Da dicembre 2005 ci sono stati otto rialzi del costo del denaro (passato dal 2 al 4%) che hanno comportato un aumento dei mutui a tasso variabile (espressi dall’indicatore euribor) nettamente superiore rispetto a come si è mosso l’Irs (l’indicatore per i mutui a tasso fisso).
Sta di fatto, che i mutui a tasso variabile restano sempre, fotografati in un momento specifico e confrontanti con il corrispettivo tasso fisso, meno cari.
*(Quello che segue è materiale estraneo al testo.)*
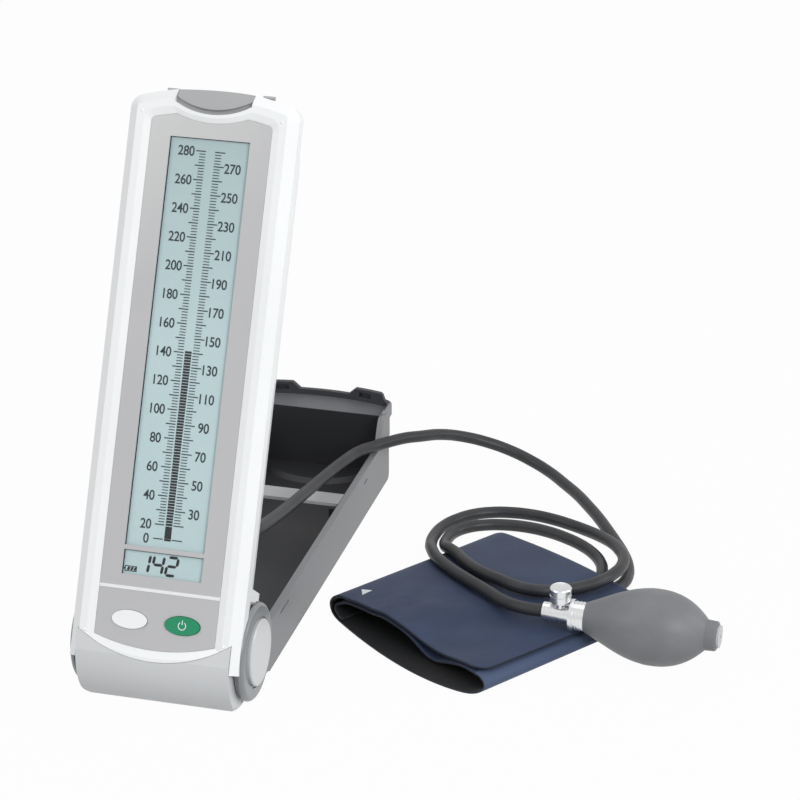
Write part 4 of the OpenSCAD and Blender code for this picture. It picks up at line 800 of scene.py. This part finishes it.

Perché?
Semplicemente perché chi sottoscrive un mutuo a tasso fisso paga in più una sorta di "assicurazione" che lo protegge dal rischio che l’economia italiana tracolli e che gli interessi passivi tornino sui livelli degli anni ’80 quando i mutui costavano nell’ordine del 17% annuo.
Con l’ingresso nell’Unione europea e con i rigidi paletti imposti per rimanerci (deficit/pil al 3% ad esempio) il rischio di una batosta per la nostra economia è decisamente ridotto. Elemento che dovrebbe indurre a preferire, almeno per i mutui sulla lunga distanza (dai 20 anni in su) il tasso variabile. Anche se, anche in questo caso è sempre bene analizzare con attenzione il piano di ammortamento.